[WHAT NEEDS TO BE DONE]: Can you write out all of the material below, word for word?

====== LISTED RECORDS

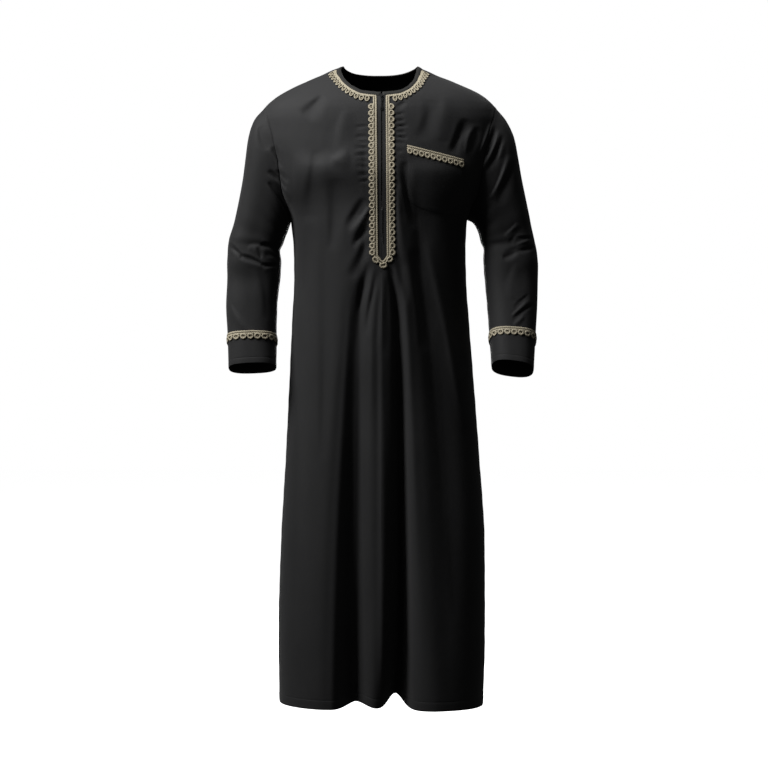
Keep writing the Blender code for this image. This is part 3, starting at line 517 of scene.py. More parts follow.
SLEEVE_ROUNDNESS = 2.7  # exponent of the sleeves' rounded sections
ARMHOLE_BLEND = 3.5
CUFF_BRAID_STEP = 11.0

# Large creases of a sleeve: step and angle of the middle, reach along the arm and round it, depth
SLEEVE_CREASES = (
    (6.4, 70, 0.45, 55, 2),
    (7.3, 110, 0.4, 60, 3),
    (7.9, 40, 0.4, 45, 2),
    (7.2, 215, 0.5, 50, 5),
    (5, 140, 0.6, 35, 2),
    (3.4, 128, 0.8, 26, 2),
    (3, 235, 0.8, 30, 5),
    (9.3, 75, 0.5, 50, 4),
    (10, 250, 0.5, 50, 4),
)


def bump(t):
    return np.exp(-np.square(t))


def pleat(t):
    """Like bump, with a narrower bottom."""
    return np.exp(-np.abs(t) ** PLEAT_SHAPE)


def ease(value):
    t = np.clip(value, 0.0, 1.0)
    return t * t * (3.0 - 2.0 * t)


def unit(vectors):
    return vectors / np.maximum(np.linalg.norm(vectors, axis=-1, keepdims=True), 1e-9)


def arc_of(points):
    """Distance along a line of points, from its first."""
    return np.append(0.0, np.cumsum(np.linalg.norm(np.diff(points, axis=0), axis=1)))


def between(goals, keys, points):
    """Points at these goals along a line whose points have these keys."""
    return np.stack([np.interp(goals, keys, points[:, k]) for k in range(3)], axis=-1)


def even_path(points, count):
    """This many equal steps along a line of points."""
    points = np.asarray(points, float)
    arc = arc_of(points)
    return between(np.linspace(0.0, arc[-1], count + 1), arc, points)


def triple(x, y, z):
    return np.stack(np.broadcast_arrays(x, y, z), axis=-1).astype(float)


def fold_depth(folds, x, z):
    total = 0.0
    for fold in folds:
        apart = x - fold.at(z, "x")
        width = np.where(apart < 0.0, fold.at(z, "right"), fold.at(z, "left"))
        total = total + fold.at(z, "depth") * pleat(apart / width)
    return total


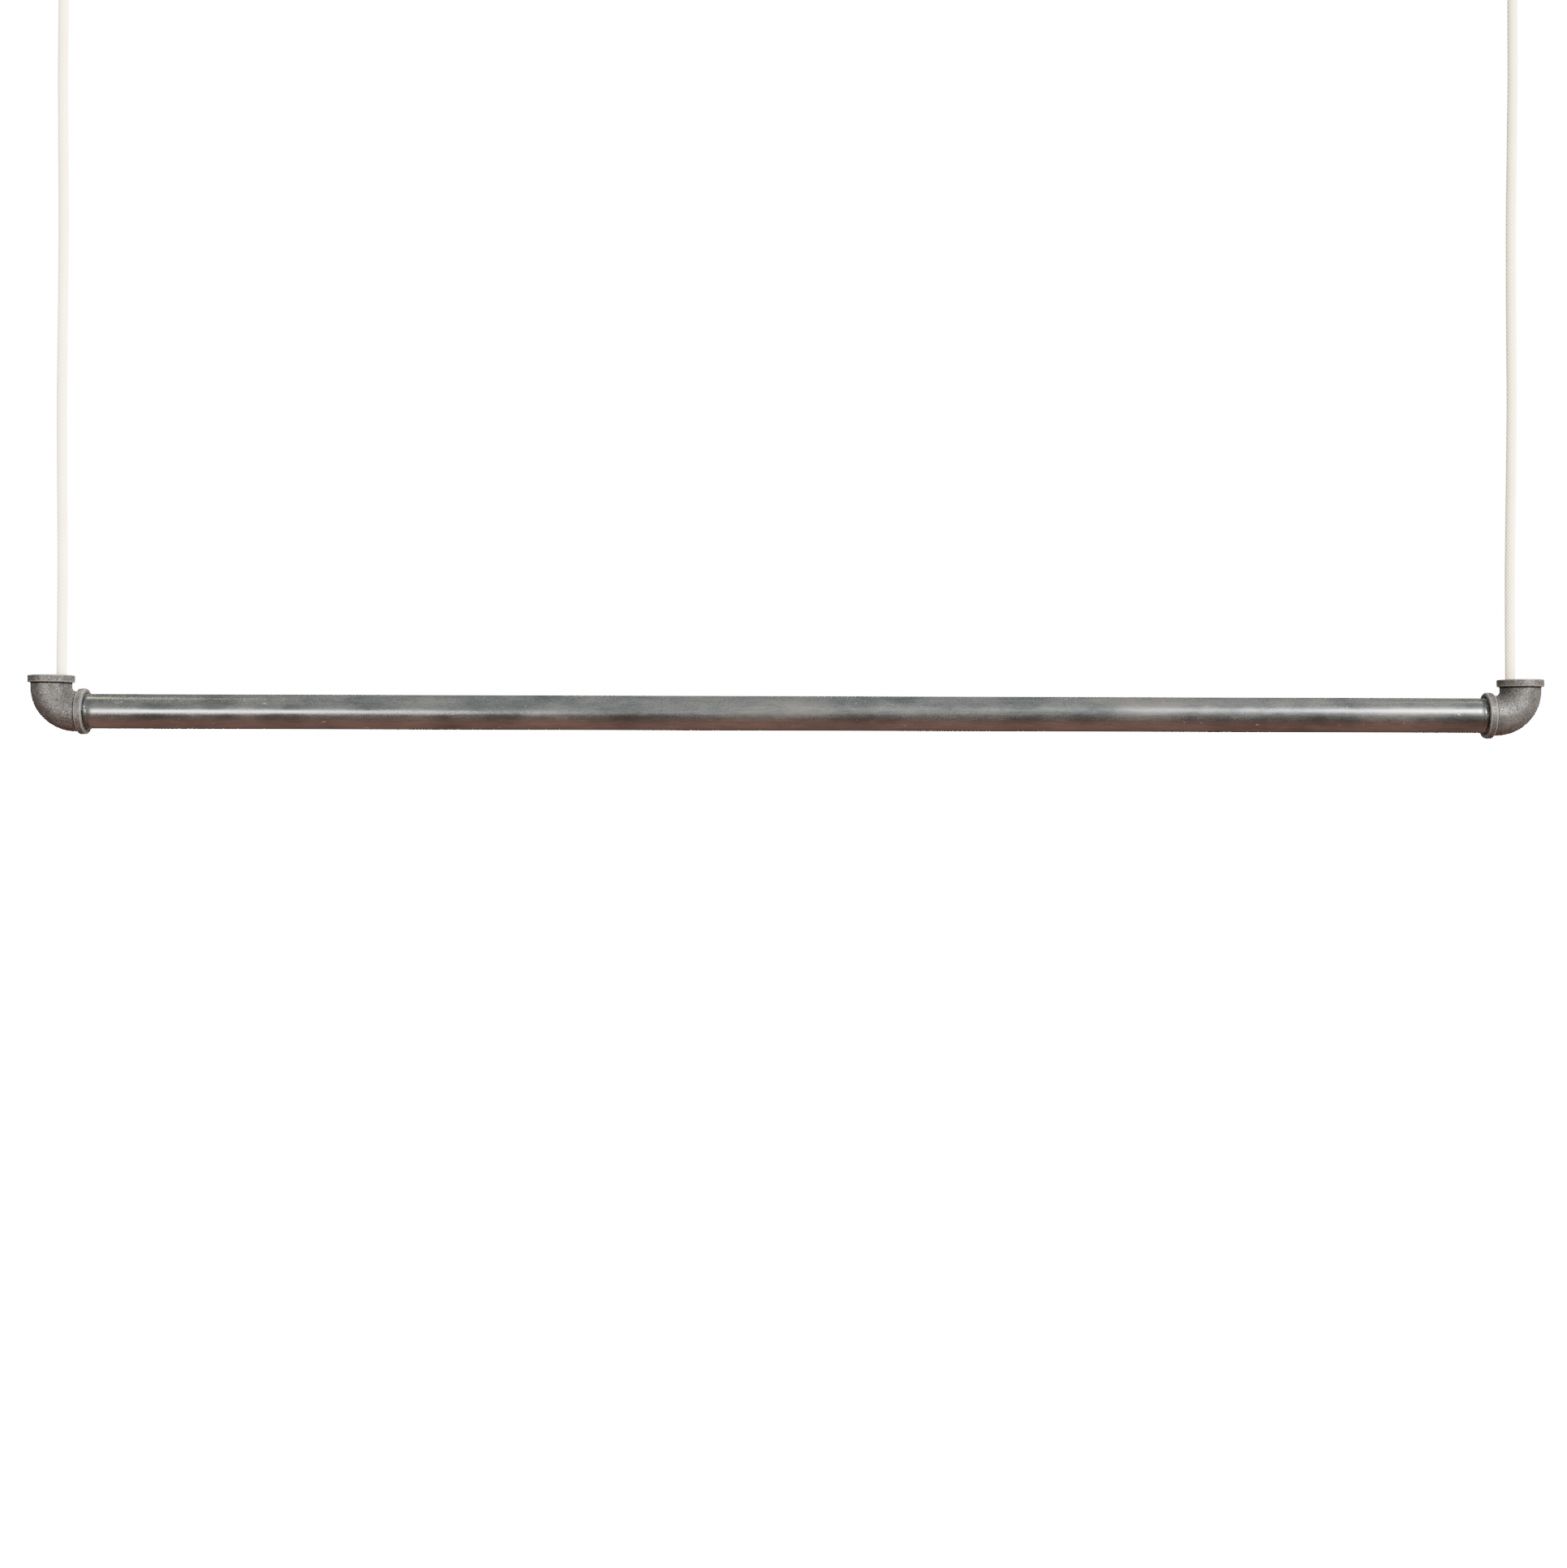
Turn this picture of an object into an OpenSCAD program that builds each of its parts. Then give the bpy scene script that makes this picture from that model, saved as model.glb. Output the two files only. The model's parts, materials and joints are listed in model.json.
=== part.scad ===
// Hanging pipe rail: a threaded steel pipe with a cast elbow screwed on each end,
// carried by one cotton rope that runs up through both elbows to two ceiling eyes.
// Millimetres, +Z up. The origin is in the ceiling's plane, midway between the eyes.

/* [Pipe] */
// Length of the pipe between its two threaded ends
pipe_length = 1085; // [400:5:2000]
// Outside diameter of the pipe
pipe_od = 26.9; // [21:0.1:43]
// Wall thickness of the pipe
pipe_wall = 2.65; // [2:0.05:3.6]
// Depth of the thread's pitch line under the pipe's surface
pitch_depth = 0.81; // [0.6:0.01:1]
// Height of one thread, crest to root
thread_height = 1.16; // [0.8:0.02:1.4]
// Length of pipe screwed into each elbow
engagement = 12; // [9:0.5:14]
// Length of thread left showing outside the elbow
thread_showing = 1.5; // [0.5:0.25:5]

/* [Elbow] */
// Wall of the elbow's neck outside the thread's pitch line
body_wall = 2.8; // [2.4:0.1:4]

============

[CORRECT RESULT]:
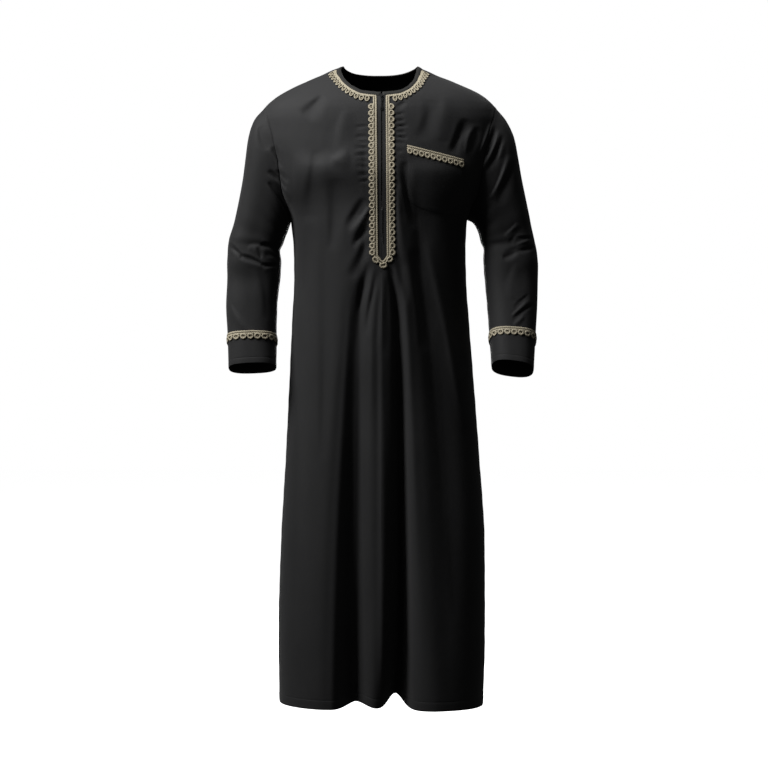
Keep writing the Blender code for this image. This is part 3, starting at line 517 of scene.py. More parts follow.
SLEEVE_ROUNDNESS = 2.7  # exponent of the sleeves' rounded sections
ARMHOLE_BLEND = 3.5
CUFF_BRAID_STEP = 11.0

# Large creases of a sleeve: step and angle of the middle, reach along the arm and round it, depth
SLEEVE_CREASES = (
    (6.4, 70, 0.45, 55, 2),
    (7.3, 110, 0.4, 60, 3),
    (7.9, 40, 0.4, 45, 2),
    (7.2, 215, 0.5, 50, 5),
    (5, 140, 0.6, 35, 2),
    (3.4, 128, 0.8, 26, 2),
    (3, 235, 0.8, 30, 5),
    (9.3, 75, 0.5, 50, 4),
    (10, 250, 0.5, 50, 4),
)


def bump(t):
    return np.exp(-np.square(t))


def pleat(t):
    """Like bump, with a narrower bottom."""
    return np.exp(-np.abs(t) ** PLEAT_SHAPE)


def ease(value):
    t = np.clip(value, 0.0, 1.0)
    return t * t * (3.0 - 2.0 * t)


def unit(vectors):
    return vectors / np.maximum(np.linalg.norm(vectors, axis=-1, keepdims=True), 1e-9)


def arc_of(points):
    """Distance along a line of points, from its first."""
    return np.append(0.0, np.cumsum(np.linalg.norm(np.diff(points, axis=0), axis=1)))


def between(goals, keys, points):
    """Points at these goals along a line whose points have these keys."""
    return np.stack([np.interp(goals, keys, points[:, k]) for k in range(3)], axis=-1)


def even_path(points, count):
    """This many equal steps along a line of points."""
    points = np.asarray(points, float)
    arc = arc_of(points)
    return between(np.linspace(0.0, arc[-1], count + 1), arc, points)


def triple(x, y, z):
    return np.stack(np.broadcast_arrays(x, y, z), axis=-1).astype(float)


def fold_depth(folds, x, z):
    total = 0.0
    for fold in folds:
        apart = x - fold.at(z, "x")
        width = np.where(apart < 0.0, fold.at(z, "right"), fold.at(z, "left"))
        total = total + fold.at(z, "depth") * pleat(apart / width)
    return total


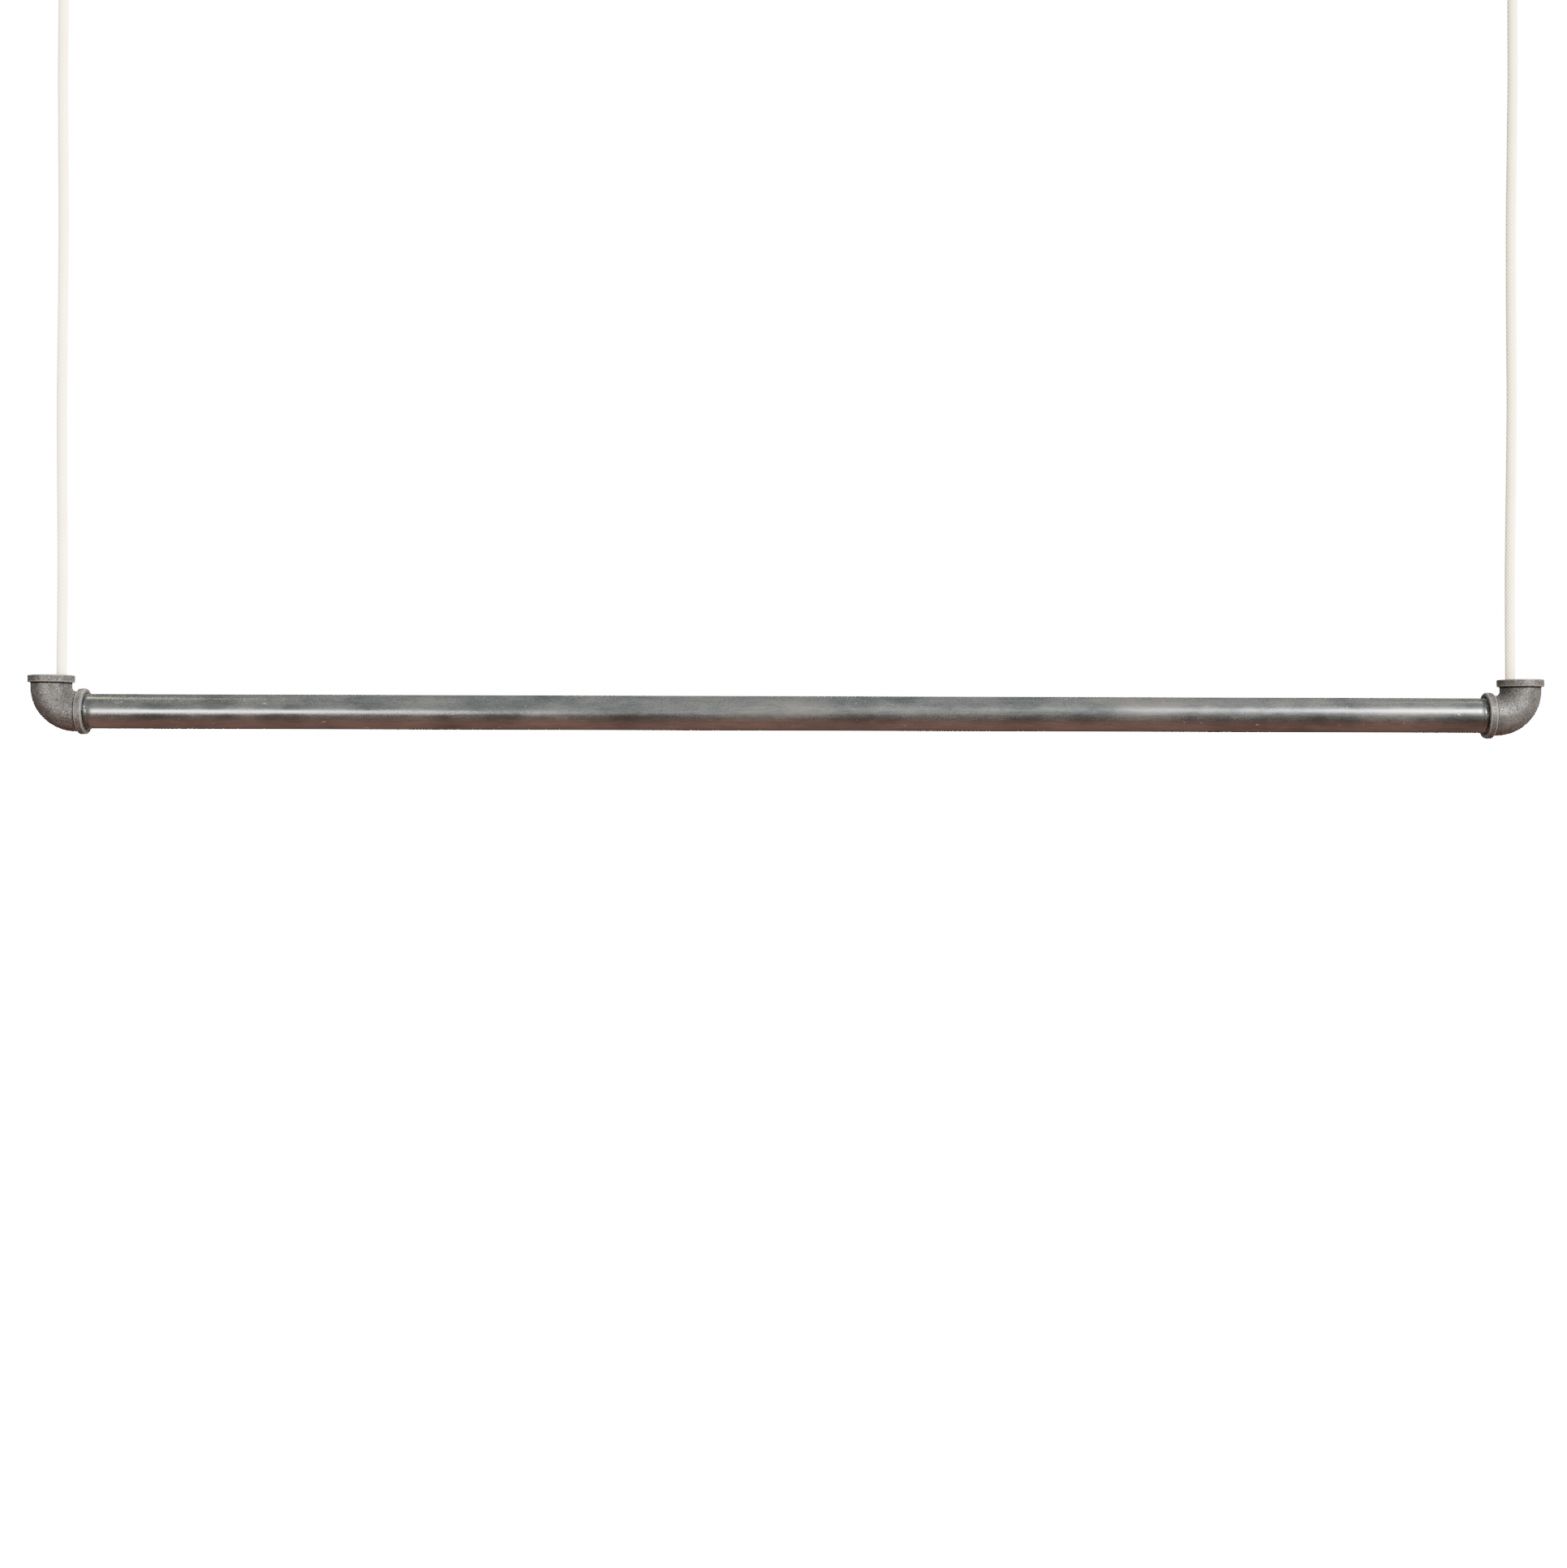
Turn this picture of an object into an OpenSCAD program that builds each of its parts. Then give the bpy scene script that makes this picture from that model, saved as model.glb. Output the two files only. The model's parts, materials and joints are listed in model.json.
=== part.scad ===
// Hanging pipe rail: a threaded steel pipe with a cast elbow screwed on each end,
// carried by one cotton rope that runs up through both elbows to two ceiling eyes.
// Millimetres, +Z up. The origin is in the ceiling's plane, midway between the eyes.

/* [Pipe] */
// Length of the pipe between its two threaded ends
pipe_length = 1085; // [400:5:2000]
// Outside diameter of the pipe
pipe_od = 26.9; // [21:0.1:43]
// Wall thickness of the pipe
pipe_wall = 2.65; // [2:0.05:3.6]
// Depth of the thread's pitch line under the pipe's surface
pitch_depth = 0.81; // [0.6:0.01:1]
// Height of one thread, crest to root
thread_height = 1.16; // [0.8:0.02:1.4]
// Length of pipe screwed into each elbow
engagement = 12; // [9:0.5:14]
// Length of thread left showing outside the elbow
thread_showing = 1.5; // [0.5:0.25:5]

/* [Elbow] */
// Wall of the elbow's neck outside the thread's pitch line
body_wall = 2.8; // [2.4:0.1:4]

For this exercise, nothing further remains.